Differing Opinions on Tax Reforms and Their Impact on Investments

Analysis of Union Budget 2024: Impact of Tax Changes on Various Segments of the Public

The Union Budget 2024, presented by Finance Minister Nirmala Sitharaman, has introduced significant changes in taxes that will impact various segments of the public. The overhaul of capital gains tax means short-term gains on financial assets will be uniformly taxed at 20%, affecting traders who rely on quick turnovers.

Long-term capital gains tax has been reduced to 12.5%, which is favorable for long-term investors and offers an annual exemption of ₹1.25 lakh on profits, benefiting smaller investors. However, the removal of indexation for property, gold, and unlisted shares will increase tax liabilities, possibly deterring investments in these assets.

Furthermore, the reduction of the holding period for bonds, debentures, and gold from 36 to 24 months will make these investments more appealing. The increase in the standard deduction from ₹50,000 to ₹75,000 will provide relief to salaried individuals, boosting their disposable income. Enhanced family pension deductions and the abolition of angel tax will support pensioners and start-ups respectively.
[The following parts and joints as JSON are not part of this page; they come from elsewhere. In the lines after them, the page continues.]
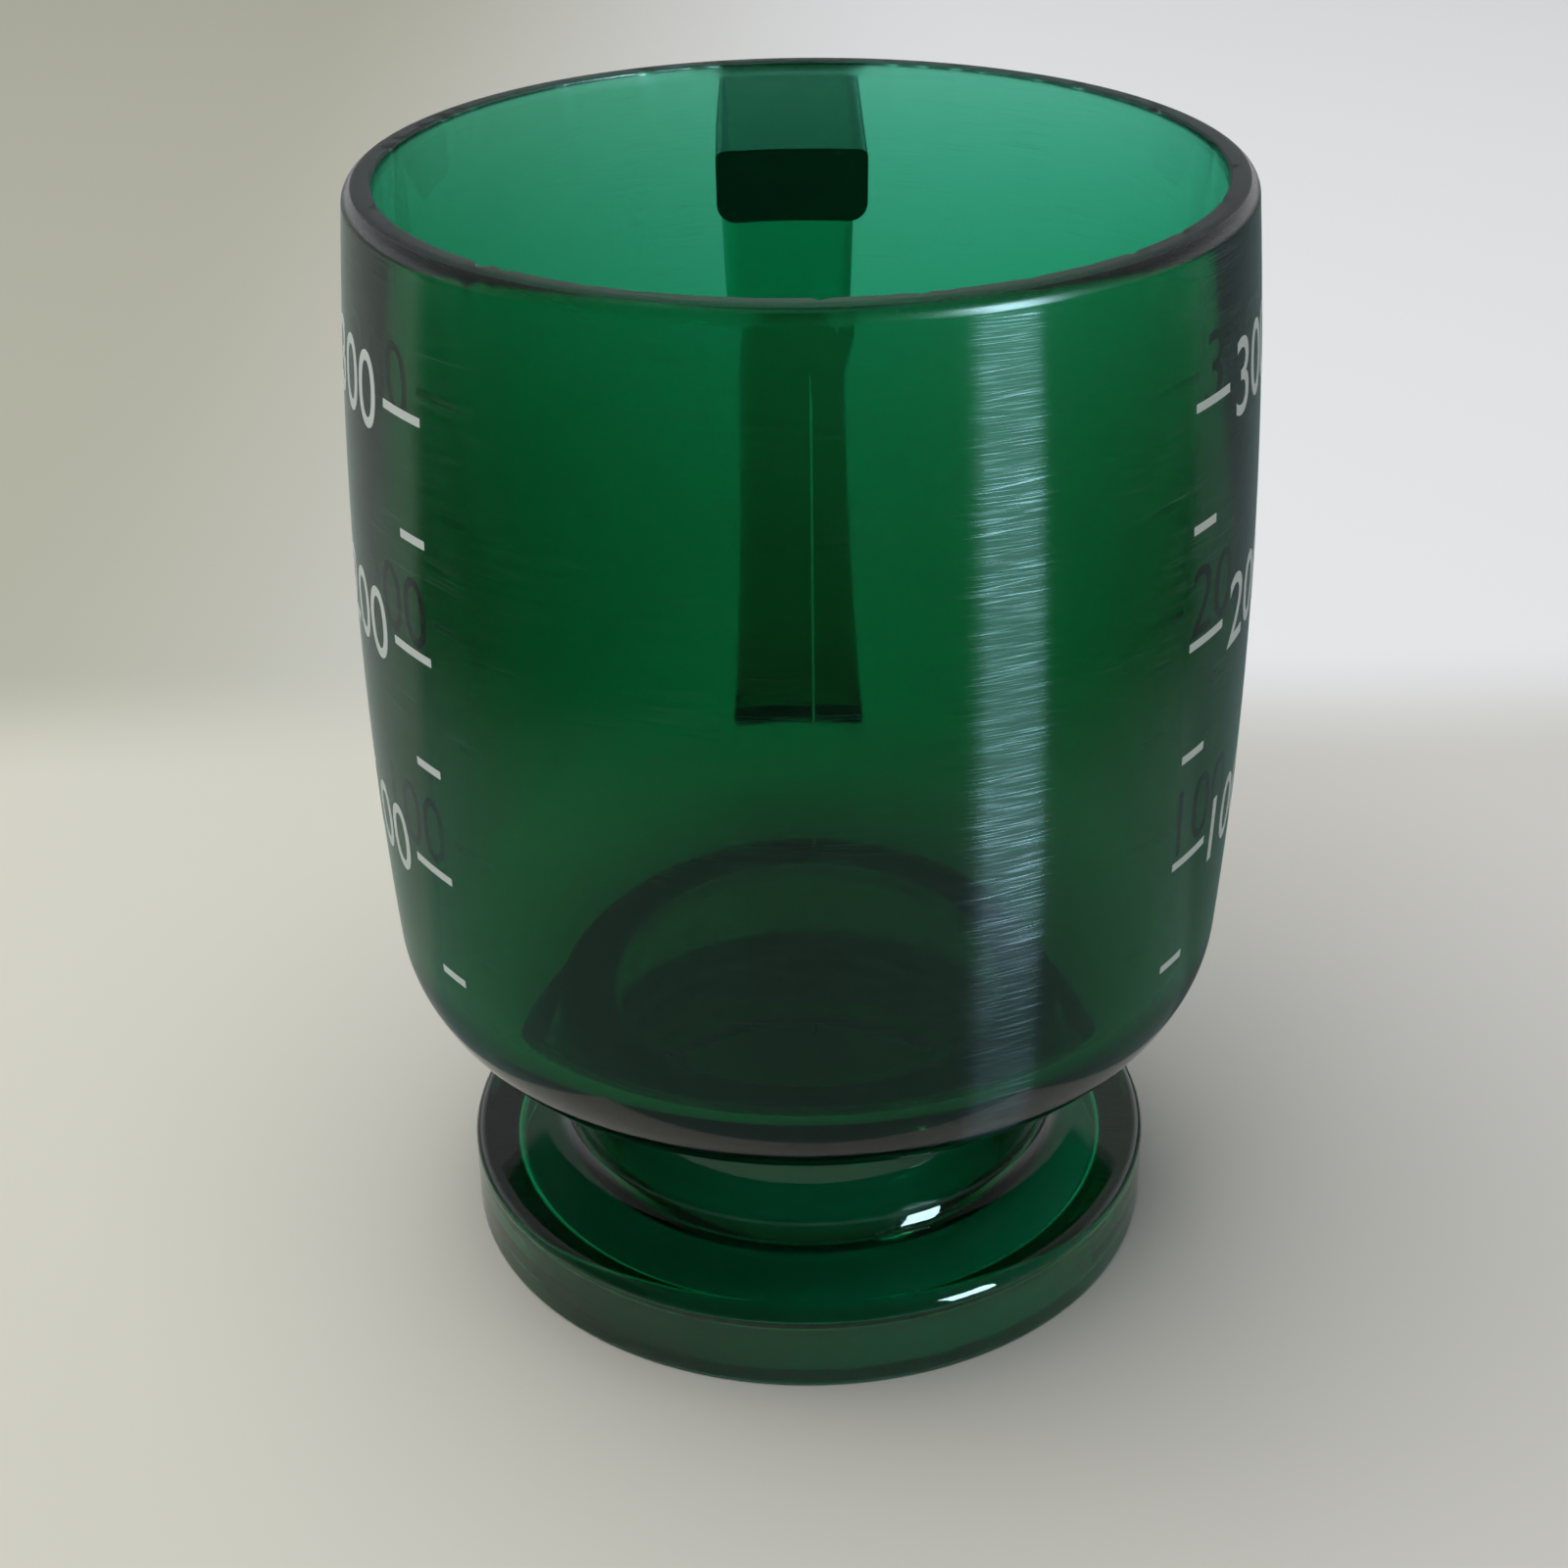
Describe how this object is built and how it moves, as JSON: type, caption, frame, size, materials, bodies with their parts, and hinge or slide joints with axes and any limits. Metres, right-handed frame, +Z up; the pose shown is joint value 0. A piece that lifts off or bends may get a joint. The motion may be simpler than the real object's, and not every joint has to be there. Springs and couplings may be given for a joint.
{
  "type": "pedestal mug",
  "caption": "Rigid see-through drinking mug with a slightly barrelled wall, a strap handle that sweeps in to the wall at its lower end, and a round pedestal foot that is hollow from below.",
  "frame": {"origin": "on the cup's axis, in the plane that the foot stands on", "axes": "+Z up along the cup's axis, +Y from the axis towards the handle, X across the handle"},
  "size_m": [0.0862, 0.1226, 0.112],
  "materials": {
    "clear_green_plastic": "polished, with fine scratches round the side; the lip is ground matt",
    "white_ink": "screen-printed ink"
  },
  "bodies": {
    "root": {"bowl": "clear_green_plastic", "pedestal_foot": "clear_green_plastic", "handle": "clear_green_plastic"}
  },
  "joints": []
}
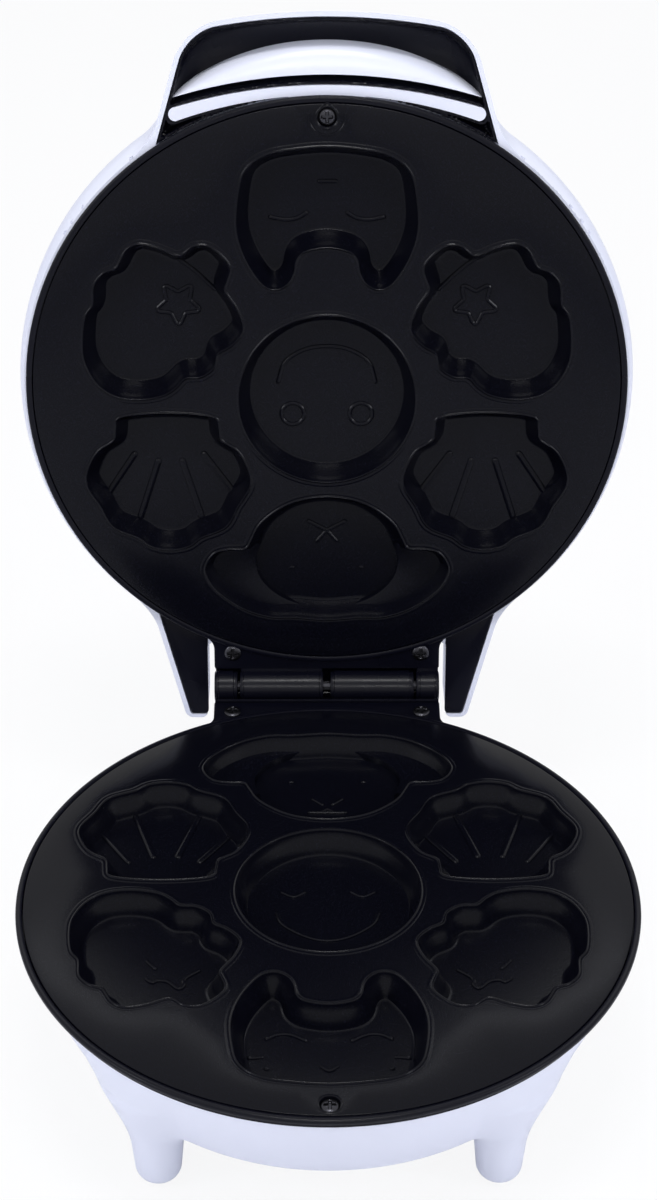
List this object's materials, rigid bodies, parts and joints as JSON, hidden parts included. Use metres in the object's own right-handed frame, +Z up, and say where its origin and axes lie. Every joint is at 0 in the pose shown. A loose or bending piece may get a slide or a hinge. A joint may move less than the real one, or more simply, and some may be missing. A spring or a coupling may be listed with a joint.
{
  "type": "shaped waffle maker",
  "caption": "Countertop maker of small shaped waffles: a hinged domed lid over a bowl on legs, both with a round non-stick plate of animal, shell and face moulds.",
  "frame": {"origin": "middle of the box round the open part, on the table under its feet", "axes": "+Z up, +Y from the front edge of the lower plate towards the hinge, +X to the right seen from the front"},
  "size_m": [0.2328, 0.3134, 0.3378],
  "materials": {
    "white_plastic": "smooth glossy cool white",
    "black_plastic": "satin black",
    "nonstick_coating": "black non-stick coating on cast aluminium",
    "rubber": "dark matt rubber",
    "screw_steel": "blackened steel",
    "heater_steel": "dull grey sheathed element",
    "reflector_steel": "bright rolled sheet",
    "thermostat_body": "pale ceramic",
    "red_lens": "clear red, glossy",
    "green_lens": "clear green, glossy"
  },
  "bodies": {
    "base": {"base_housing": "white_plastic", "base_frame": "black_plastic", "base_plate": "nonstick_coating", "base_heater": "heater_steel", "base_reflector": "reflector_steel", "base_thermostat": "thermostat_body", "base_screw_front": "screw_steel", "base_screw_rear_left": "screw_steel", "base_screw_rear_right": "screw_steel", "foot_pad_front_left": "rubber", "foot_pad_front_right": "rubber", "foot_pad_rear_left": "rubber", "foot_pad_rear_right": "rubber", "cord_gland": "rubber", "hinge_pin": "screw_steel"},
    "lid": {"lid_housing": "white_plastic", "lid_frame": "black_plastic", "lid_plate": "nonstick_coating", "lid_heater": "heater_steel", "lid_reflector": "reflector_steel", "lid_thermostat": "thermostat_body", "lid_screw_front": "screw_steel", "lid_screw_rear_left": "screw_steel", "lid_screw_rear_right": "screw_steel", "handle_liner": "black_plastic", "handle_ledge": "white_plastic", "horn_cover_left": "black_plastic", "horn_cover_right": "black_plastic", "power_lamp": "red_lens", "ready_lamp": "green_lens"}
  },
  "joints": [
    {"name": "lid_hinge", "type": "hinge", "parent": "base", "child": "lid", "pos_m": [0, 0.07925, 0.0748], "axis": [1, 0, 0], "range_deg": [0, 99.9]}
  ]
}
On the other hand, the increase in Securities Transaction Tax (STT) on futures and options to 0.2% might reduce trading volumes. Treating buybacks as dividends simplifies the tax process, potentially reducing tax evasion. These reforms aim to balance simplification and growth, fostering a stable and investor-friendly environment.

Chartered Accountant Manoj Jajoo from M Jajoo & Co. commented on the budget, stating that it meets the government’s commitment to making a more inclusive and employment-focused Viksit Bharat. The proposed review of the Income-tax Act and rationalization of the TDS regime are welcome measures.

The removal of indexation for computing gains and the shifting of buyback tax to individuals may have mixed impacts. The removal of Angel Tax creates a more conducive climate for start-ups to raise funds, while the reduction in income-tax rates for foreign companies aims to increase FDI inflows in India.

Overall, the budget has been well-received from a taxation perspective, with experts like Riaz Thingna, a Chartered Accountant and Partner at Grant Thornton, describing it as very exciting. The reforms aim to create a more investor-friendly environment while also supporting various sectors of the economy.